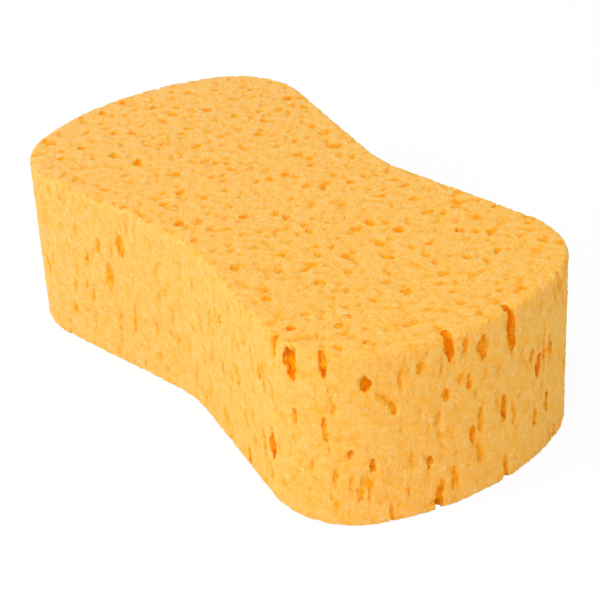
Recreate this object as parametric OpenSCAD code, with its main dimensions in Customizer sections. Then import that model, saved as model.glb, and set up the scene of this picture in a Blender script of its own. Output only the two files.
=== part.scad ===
// A large hourglass cleaning sponge, cut from one block of polyurethane foam.
//
// The block lies on its flat bottom face. X runs from end to end, Y across and Z up,
// and the origin is the middle of the bottom face. Sizes are in millimetres.
//
// The outline is four equal quarters. Each quarter is a bowed end, a round lobe, a
// straight flank and half of a round waist, and each runs smoothly into the next.
//
// The foam rose while it set, so its bubbles are upright and long. The sides cut them
// along their length and show slits. The top and the bottom cut them across and show
// round pits.

/* [Block] */
// Length over the two bowed ends
body_length = 210; // [175:1:252]
// Width over the lobes, where the block is widest
body_width = 110; // [92:1:132]
// Height of the block, which is the thickness of the foam
body_height = 64; // [52:1:80]

/* [Outline] */
// How far the waist dips in from the widest line, on each side
waist_depth = 12; // [8:0.5:15]
// Radius of the hollow at the waist that a hand closes round
waist_radius = 50; // [40:1:62]
// Radius of the four lobes
lobe_radius = 30; // [25:1:36]
// Radius of the two bowed ends
end_radius = 92; // [76:1:112]

/* [Pits in the top and the bottom] */
// Distance between neighbouring pits
pit_spacing = 12; // [10:1:30]
// Diameter of the bubbles behind the widest pits
pit_width = 3.8; // [2.4:0.1:5]
// Depth of a pit, as a share of its bubble's diameter
pit_depth = 0.62; // [0.55:0.01:0.75]

/* [Slits in the sides] */
// Distance between neighbouring slits, round the block
slit_spacing = 12; // [10:1:24]
// Number of rows of slits, one above the other
slit_rows = 3; // [1:1:4]
// Width of the widest scattered slits
slit_width = 2.4; // [1.5:0.1:3]
// Length of the longest scattered slits
slit_length = 13; // [8:1:16]
// Depth of a slit, as a multiple of its own width
slit_depth = 1.2; // [0.6:0.1:2]
// Most that a scattered slit leans from upright, in degrees
slit_lean = 4; // [0:0.5:8]

/* [Scatter] */
// Seed that scatters the pores, another value gives another block
pore_seed = 5; // [1:1:99]
// How far pores stray from an even grid, as a share of their spacing
pore_stray = 0.75; // [0:0.05:0.8]
// How much smaller the smallest pores are than the widest, as a share
pore_spread = 0.6; // [0:0.05:0.7]

/* [Hidden] */
foam = "#fcbf58";
outline_facets = 180;
pore_facets = 24;

// Round parts of the outline are drawn this much larger, so that they cross what they
// run into and don't only touch it
lap = 0.002;
// How far a slit's cutter stands out of the side that it cuts
overshoot = 2;

function polar(centre, radius, angle) = centre + radius * [cos(angle), sin(angle)];
function arc_length(radius, angle) = radius * angle * PI / 180;
function arc_angle(radius, length) = length / radius * 180 / PI;
function mirrored(point, sx, sy) = [sx * point.x, sy * point.y];
function all_mirrored(points, sx, sy) = [for (p = points) mirrored(p, sx, sy)];
function reversed(list) = [for (i = [len(list) - 1:-1:0]) list[i]];
// A value from -most to most, for a throw from 0 to 1
function either_way(throw, most) = most * (2 * throw - 1);
// A size from the widest down to the smallest, for a throw from 0 to 1
function sized(throw, widest) = widest * (1 - pore_spread * throw);

// Centres of the arcs in the quarter at +X +Y, and the points where its runs meet
end_centre = [body_length / 2 - end_radius, 0];
lobe_y = body_width / 2 - lobe_radius;
lobe_centre = end_centre + [sqrt(pow(end_radius - lobe_radius, 2) - pow(lobe_y, 2)), lobe_y];
waist_centre = [0, body_width / 2 - waist_depth + waist_radius];
lobe_to_waist = waist_centre - lobe_centre;
join_angle = atan2(lobe_y, lobe_centre.x - end_centre.x);
flank_angle = atan2(lobe_to_waist.y, lobe_to_waist.x)
  - acos((lobe_radius + waist_radius) / norm(lobe_to_waist));
end_join = polar(end_centre, end_radius, join_angle);
lobe_join = polar(lobe_centre, lobe_radius, flank_angle);
waist_join = polar(waist_centre, -waist_radius, flank_angle);

// Distances along the outline, from the middle of the end to each join and to the waist
end_run = arc_length(end_radius, join_angle);
lobe_run = end_run + arc_length(lobe_radius, flank_angle - join_angle);
flank_run = lobe_run + norm(waist_join - lobe_join);
quarter_run = flank_run + arc_length(waist_radius, flank_angle - 90);

// The point on the quarter at a distance along it, and the angle that it faces
function quarter_at(run) =
  run < end_run ?
    let (a = arc_angle(end_radius, run)) [polar(end_centre, end_radius, a), a]
  : run < lobe_run ?
    let (a = join_angle + arc_angle(lobe_radius, run - end_run))
    [polar(lobe_centre, lobe_radius, a), a]
  : run < flank_run ?
    let (share = (run - lobe_run) / (flank_run - lobe_run))
    [lobe_join + share * (waist_join - lobe_join), flank_angle]
  : let (a = flank_angle - arc_angle(waist_radius, run - flank_run))
    [polar(waist_centre, -waist_radius, a), a];

// The same for the whole outline, from the middle of the +X end. Positive distances
// run round the front, which is -Y, and negative ones round the back.
function outline_at(run) =
  let (beyond_waist = abs(run) > quarter_run,
       sx = beyond_waist ? -1 : 1,
       sy = run > 0 ? -1 : 1,
       q = quarter_at(beyond_waist ? 2 * quarter_run - abs(run) : abs(run)))
  [mirrored(q[0], sx, sy), atan2(sin(q[1]) * sy, cos(q[1]) * sx)];

// Half of the block's width, at a distance from the middle of its length
function half_width(x) =
  x < waist_join.x ? waist_centre.y - sqrt(pow(waist_radius, 2) - pow(x, 2))
  : x < lobe_join.x ? waist_join.y
    + (x - waist_join.x) * (lobe_join.y - waist_join.y) / (lobe_join.x - waist_join.x)
  : x < end_join.x ? lobe_y + sqrt(pow(lobe_radius, 2) - pow(x - lobe_centre.x, 2))
  : sqrt(max(0, pow(end_radius, 2) - pow(x - end_centre.x, 2)));

// Pits as [x, y, bubble's diameter]. All are clear of the outline, and of the middle of
// the face, which stays flat. Every second column is moved on by half a row.
pit_columns = floor(body_length / pit_spacing);
pit_rows = floor(body_width / pit_spacing);
flat_middle = 8;
function pit_fits(x, y) =
  abs(y) + pit_width < half_width(abs(x) + pit_width) && norm([x, y]) > flat_middle;
function pits(seed) =
  let (throws = rands(0, 1, 3 * (pit_columns + 1) * (pit_rows + 1), seed))
  [for (i = [0:pit_columns], j = [0:pit_rows])
    let (k = 3 * (i * (pit_rows + 1) + j),
         column = i - pit_columns / 2 + either_way(throws[k], pore_stray / 2),
         row = j - pit_rows / 2 + (i % 2 - 0.5) / 2 + either_way(throws[k + 1], pore_stray / 2),
         x = column * pit_spacing,
         y = row * pit_spacing)
    if (pit_fits(x, y)) [x, y, sized(throws[k + 2], pit_width)]];

// The bubbles that the blade laid open widest, each as [distance round the outline,
// height, width, length, lean]. The distance is a share of a quarter's run and the
// height is a share of the block's, so that they keep their places on any block.
open_bubbles = [
  [0.01, 0.86, 2.4, 13, 0], [0.06, 0.90, 2.0, 7, 0], [0.10, 0.94, 3.2, 14, 4],
  [0.05, 0.69, 2.0, 7, 0], [0.11, 0.67, 2.2, 6, 5], [0.02, 0.45, 1.8, 14, 0],
  [0.04, 0.38, 2.4, 9, 0], [0.13, 0.06, 3.0, 13, 0], [0.09, 0.17, 1.8, 13, 0],
  [0.15, 0.31, 2.4, 6, 0], [0.23, 0.67, 2.0, 5, 0], [0.28, 0.36, 2.0, 7, 4],
  [0.29, 0.83, 3.4, 7, 0], [0.33, 0.43, 1.8, 5, 0], [0.38, 0.94, 2.4, 13, 3],
  [0.38, 0.57, 1.8, 13, 2], [0.46, 0.89, 4.2, 13, 6], [0.54, 0.33, 4.0, 11, 0],
  [0.59, 0.70, 2.2, 8, 0], [1.22, 0.77, 5.0, 10, 0], [1.27, 0.53, 4.0, 15, 0],
  [1.35, 0.62, 2.4, 7, 0], [-0.05, 0.45, 2.6, 13, 0], [-0.07, 0.88, 3.6, 20, 3],
  [-0.17, 0.56, 3.4, 10, 0], [-0.21, 0.30, 2.2, 11, 0]
];
open_slits = [for (b = open_bubbles) [b[0] * quarter_run, b[1] * body_height, b[2], b[3], b[4]]];

// Scattered slits, as [distance round the outline, height, width, length, lean], with
// room left round the open bubbles, along the outline and up
room = [6, slit_length];
slit_columns = round(4 * quarter_run / slit_spacing);
function crowded(run, z) =
  len([for (s = open_slits) if (abs(run - s[0]) < room.x && abs(z - s[1]) < room.y) s]) > 0;
function slits(seed) =
  let (throws = rands(0, 1, 5 * slit_columns * slit_rows, seed))
  [for (i = [0:slit_columns - 1], j = [0:slit_rows - 1])
    let (k = 5 * (i * slit_rows + j),
         column = i + (j % 2) / 2 + either_way(throws[k], pore_stray / 2),
         row = j + 0.5 + either_way(throws[k + 1], pore_stray / 2),
         run = (column / slit_columns - 0.5) * 4 * quarter_run,
         z = row / slit_rows * body_height)
    if (!crowded(run, z))
      [run, z, sized(throws[k + 2], slit_width), sized(throws[k + 3], slit_length),
       either_way(throws[k + 4], slit_lean)]];

module outline() {
  joins = [end_join, lobe_join, waist_join];
  difference() {
    union() {
      polygon(concat(
        joins, reversed(all_mirrored(joins, -1, 1)),
        all_mirrored(joins, -1, -1), reversed(all_mirrored(joins, 1, -1))
      ));
      for (sx = [-1, 1], sy = [-1, 1])
        translate(mirrored(lobe_centre, sx, sy)) circle(lobe_radius + lap);
      for (end = [0, 180]) rotate(end) bowed_end();
    }
    for (side = [0, 180]) rotate(side) translate(waist_centre) circle(waist_radius + lap);
  }
}

// One end, from between its two lobes out to its bow
module bowed_end() {
  intersection() {
    translate(end_centre) circle(end_radius);
    translate([lobe_centre.x, -end_join.y]) square([body_length, 2 * end_join.y]);
  }
}

// A slit's outline, pointed at both ends: what two equal circles share
module lens(width, length) {
  radius = (pow(width, 2) + pow(length, 2)) / (4 * width);
  intersection_for (side = [-1, 1]) translate([side * (radius - width / 2), 0]) circle(radius);
}

// A slit in the side of the block, sunk straight in
module slit(run, z, width, length, lean) {
  place = outline_at(run);
  depth = slit_depth * width;
  translate([place[0].x, place[0].y, z]) rotate([90, 0, place[1] + 90])
    translate([0, 0, -depth]) linear_extrude(depth + overshoot) rotate(lean) lens(width, length);
}

// A round pit in the top of the block: the part of a bubble that the blade left
module pit(x, y, diameter) {
  translate([x, y, body_height + (0.5 - pit_depth) * diameter]) sphere(d = diameter);
}

module sponge_body() {
  color(foam) difference() {
    linear_extrude(body_height) outline($fn = outline_facets);
    for (p = pits(pore_seed)) pit(p[0], p[1], p[2], $fn = pore_facets);
    translate([0, 0, body_height]) mirror([0, 0, 1])
      for (p = pits(pore_seed + 1)) pit(p[0], p[1], p[2], $fn = pore_facets);
    for (s = concat(open_slits, slits(pore_seed)))
      slit(s[0], s[1], s[2], s[3], s[4], $fn = pore_facets);
  }
}

sponge_body();
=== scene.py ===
"""A large hourglass cleaning sponge, cut from one block of polyurethane foam.

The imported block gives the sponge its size, its outline and its widest bubbles. This
script makes the foam itself: the smaller bubbles that the blade laid open, the soft torn
edges between them, and the matt, light-holding surface that dense foam has.
"""

from __future__ import annotations

import logging
import math
import random
from dataclasses import dataclass
from enum import Enum

import bpy
import numpy as np
from mathutils import Matrix, Quaternion, Vector


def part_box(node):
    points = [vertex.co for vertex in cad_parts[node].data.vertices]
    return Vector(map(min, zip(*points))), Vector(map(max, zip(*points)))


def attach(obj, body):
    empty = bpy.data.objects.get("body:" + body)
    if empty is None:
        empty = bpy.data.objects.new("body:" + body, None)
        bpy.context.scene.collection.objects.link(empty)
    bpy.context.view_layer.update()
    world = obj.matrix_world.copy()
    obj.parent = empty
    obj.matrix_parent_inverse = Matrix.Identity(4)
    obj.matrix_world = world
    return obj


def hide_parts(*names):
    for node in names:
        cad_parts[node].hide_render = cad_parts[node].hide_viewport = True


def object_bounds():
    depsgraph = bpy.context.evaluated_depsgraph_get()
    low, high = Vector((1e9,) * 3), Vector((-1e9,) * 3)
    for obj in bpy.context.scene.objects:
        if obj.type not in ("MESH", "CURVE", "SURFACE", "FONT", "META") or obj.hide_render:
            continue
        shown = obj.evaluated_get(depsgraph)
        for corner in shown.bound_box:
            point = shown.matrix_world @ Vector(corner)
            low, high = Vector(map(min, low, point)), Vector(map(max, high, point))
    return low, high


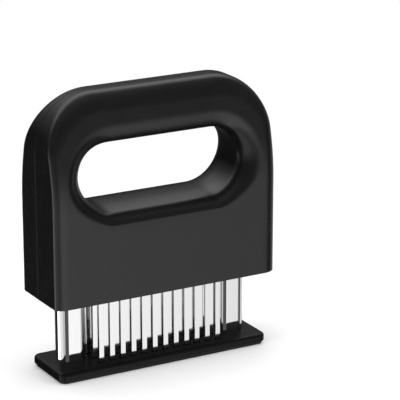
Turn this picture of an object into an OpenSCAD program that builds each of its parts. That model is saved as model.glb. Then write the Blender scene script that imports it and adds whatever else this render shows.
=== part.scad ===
// Blade meat tenderizer: a spring-loaded housing with 48 flat blades that slides
// down two flat-oval posts and drives the blades through the slots of a base plate.
// Millimetres. The base stands on z = 0, the front faces -Y, the width runs along X.

/* [Housing] */
// Width of the housing
housing_w = 145; // [120:1:200]
// Depth of the housing, front to back
housing_d = 47; // [40:1:70]
// Wall of the moulded shells
wall = 2.5; // [1.8:0.1:3.2]
// Radius of the two top corners, seen from the front
top_corner_r = 34; // [20:1:38]
// Rounding of the outer edges
edge_r = 4; // [2:0.5:5]
// Height of the upright part, from the housing's underside
upright_h = 57; // [40:1:70]
// Radius by which the faces start to lean inward
lean_r = 120; // [60:1:200]
// Angle of the leaning upper faces
lean_angle = 12.8; // [5:0.1:16]
// How far the seam of the two shells lies behind the middle
seam_shift = 1.5; // [-3:0.5:3]

/* [Hand hole] */
// Height of the hole between its lips
grip_h = 39; // [30:1:50]
// Width of each upright beside the hole
grip_side = 20.5; // [18:0.5:30]
// Height of the bar above the hole
bar_h = 27.5; // [20:0.5:40]
// Radius of the rounded lip
lip_r = 8.3; // [5:0.1:10]
// Depth of the lip, from the face inward
lip_depth = 8; // [4:0.5:9]

/* [Blades] */
// Blades in a row
blade_cols = 12; // [4:1:14]
// Width of a blade
blade_w = 3; // [2:0.1:4]
// Thickness of a blade
blade_t = 0.8; // [0.5:0.1:1.2]
// Length of the bent head that holds a blade
blade_head = 3.4; // [2:0.1:4]
// Height of the pointed tip
blade_tip = 2.2; // [1:0.1:4]
// How far the tips reach into the base plate at rest
tip_depth = 3.5; // [1:0.1:4.5]
// Space from the outer rows to the housing's face
row_margin = 11.5; // [10:0.5:16]

/* [Posts] */
// Long side of the flat-oval post tube
post_w = 18.5; // [14:0.5:24]
// Short side of the flat-oval post tube
post_d = 11.3; // [9:0.1:16]
// Wall of the post tube
post_wall = 1; // [0.6:0.1:1.5]
// Space from the housing's end to the post
post_side = 10.25; // [9:0.25:16]
// Space from the post to the nearest blade
post_gap = 3.2; // [3:0.1:8]

/* [Base] */
// How far the base plate is shorter than the housing, at each side
base_inset = 3.5; // [0:0.5:8]
// Corner radius of the base plate
base_corner_r = 5; // [3:0.5:8]
// Thickness of the base plate
plate_t = 5; // [4:0.1:8]
// Thickness of the cover under the base plate
cover_t = 1.5; // [1:0.1:3]
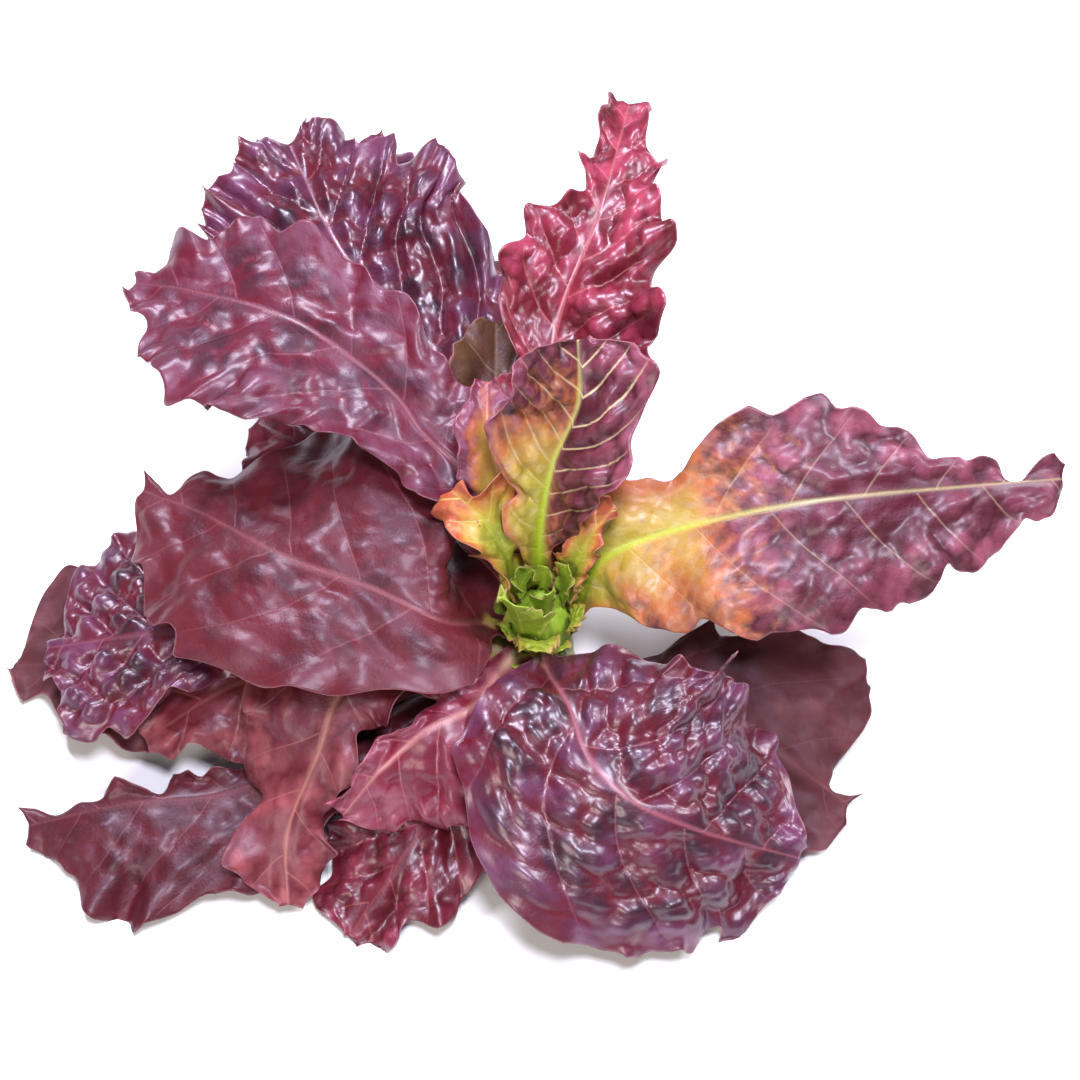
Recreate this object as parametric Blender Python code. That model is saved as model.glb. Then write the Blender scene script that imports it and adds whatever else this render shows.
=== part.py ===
"""A red romaine lettuce head, cut at the stem and opened out, leaf by leaf.

Each leaf grows from the short stem on its own midrib, outer leaves low and inner ones high. The
tables are in millimetres and degrees, and MM turns them into Blender's metres. A bearing runs
anticlockwise from +X, seen from above. The origin is the middle of the cut face, on the table.
"""

from dataclasses import dataclass
import random

import bpy
import numpy as np
from mathutils import Vector
from mathutils.bvhtree import BVHTree

MM = 0.001

# The stem: heights and radii of a stout cone that the leaf bases clasp, with a slim growing tip.
STEM_HEIGHTS = (0.0, 50.0, 56.0, 62.0, 66.0)
STEM_RADII = (17.0, 12.0, 9.6, 5.0, 3.2)
STEM_TOP = 67.6
STEM_SIDES = 28
STEM_RINGS = 7
CUT_BEVEL = 1.2

# The blade of a leaf, and the midrib that thickens its underside.
BLADE = 0.8
RIB_HALF_WIDTH = 5.5
STATIONS = (0.15, 0.3, 0.45, 0.6, 0.75, 0.9)
GAP = 0.3

# The margin's waves: their pitch along the leaf, and how far they move it.
RUFFLE_PITCHES = (47.0, 29.0)
LOBE_PITCHES = (36.0, 21.0)
ROW_CROWDING = 1.15

# Laying each leaf on those outside it.
CLEARANCE = 1.4
STEEPEST = 0.5
EDGE_ON = 0.3
UPWARD = 0.3
SETTLE_STEPS = 5
EASE_STEPS = 12

# Where a leaf is tested against the others, besides its corners: within each triangle.
MIXES = np.array([(0.5, 0.5, 0.0), (0.5, 0.0, 0.5), (0.34, 0.33, 0.33)])


@dataclass
class Leaf:
    """One leaf. The path holds midrib points: distance from the stem's axis, bearing and height.

    The half-widths left and right are at the STATIONS along the midrib. A lean is the slope of a
    half from the midrib out to its margin, at the base and at the tip, and a curl bends it on.
    The ease says how far the blade's turning is spread along a midrib that bends.
    """

    name: str
    look: str
    root: float
    bearing: float
    rise: float
    path: tuple
    left: tuple
    right: tuple
    lean_left: tuple
    lean_right: tuple
    curl: tuple = (0.0, 0.0)
    sweep: tuple = (0.2, 0.4)
    ruffle: float = 5.0
    lobe: float = 4.0
    foot: float = 7.5
    tip: float = 5.0
    rib: float = 4.0
    reach: float = 14.0
    rows: int = 16
    clasp: float = 25.0
    ease: int = 6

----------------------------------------

REQUEST: Return exactly the lines from the line that has "the blade left" to the line that has "zip(*points))), Vector(map(max, zip(*points)))", both of them included.

THE SOLUTION:
// A round pit in the top of the block: the part of a bubble that the blade left
module pit(x, y, diameter) {
  translate([x, y, body_height + (0.5 - pit_depth) * diameter]) sphere(d = diameter);
}

module sponge_body() {
  color(foam) difference() {
    linear_extrude(body_height) outline($fn = outline_facets);
    for (p = pits(pore_seed)) pit(p[0], p[1], p[2], $fn = pore_facets);
    translate([0, 0, body_height]) mirror([0, 0, 1])
      for (p = pits(pore_seed + 1)) pit(p[0], p[1], p[2], $fn = pore_facets);
    for (s = concat(open_slits, slits(pore_seed)))
      slit(s[0], s[1], s[2], s[3], s[4], $fn = pore_facets);
  }
}

sponge_body();
=== scene.py ===
"""A large hourglass cleaning sponge, cut from one block of polyurethane foam.

The imported block gives the sponge its size, its outline and its widest bubbles. This
script makes the foam itself: the smaller bubbles that the blade laid open, the soft torn
edges between them, and the matt, light-holding surface that dense foam has.
"""

from __future__ import annotations

import logging
import math
import random
from dataclasses import dataclass
from enum import Enum

import bpy
import numpy as np
from mathutils import Matrix, Quaternion, Vector


def part_box(node):
    points = [vertex.co for vertex in cad_parts[node].data.vertices]
    return Vector(map(min, zip(*points))), Vector(map(max, zip(*points)))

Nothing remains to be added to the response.